Напомним, что нападки Снодграсса на военную службу возникли накануне схватки Севера и южных штатов. Письма эти были созданы и опубликованы на Юге, в центре рабовладельчества. Напрашивается вывод, что Сэмюел Клеменс не разделял настроений тех южан, которые как раз тогда готовились пойти войной на Север во имя сохранения невольничества.
Это не значит, впрочем, что создатель образа Снодграсса был сознательным противником рабства. Одно из писем содержит насмешливую характеристику вожака северян Линкольна, только что избранного на пост президента. Снодграсс рассказывает, как с группой друзей он был в гостях у Линкольна, и президент изображен дурно воспитанным человеком.

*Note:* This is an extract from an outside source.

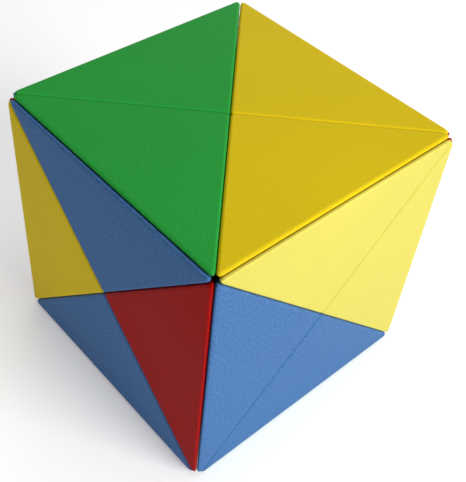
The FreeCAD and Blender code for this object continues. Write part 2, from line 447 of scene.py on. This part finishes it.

Великий американский писатель-демократ, заклеймивший рабство негров в «Приключениях Гекльберри Финна» и во многих других произведениях, не имел, конечно, оснований гордиться своей убогой юмореской о Линкольне. Не в этом ли причина того, что Твен предпочитал не вспоминать о всей серии статей, подписанных псевдонимом Квинтус Куртиус Снодграсс?
В апреле 1861 года, когда прогремели первые выстрелы в кровопролитнейшей войне Севера и Юга, молодому лоцману шел двадцать шестой год.
Итоги литературной деятельности Твена за довоенные годы невелики. Горас Биксби свидетельствует, что в свободное время Сэм «постоянно что-то записывал». Но комические скетчи, которые он создал в 50-х годах, большими художественными достоинствами не отличаются. Как и популярные юмористы тех лет, Твен охотно пользовался приемами комического преувеличения и комического преуменьшения. Однако рисовать убедительные человеческие характеры он еще не умел.
Много лет спустя писатель заметил: «Если я в состоянии разобраться в собственной биографии, то должен сказать, что меня никогда не тянуло к литературе, никогда у меня не было желания иметь с ней дело, и только случайности заставляли меня брать перо в руки, чтобы заниматься литературным трудом».
В основном это, конечно, шутка. Но, во всяком случае, в довоенные годы Твен не думал о литературе как о возможной профессии.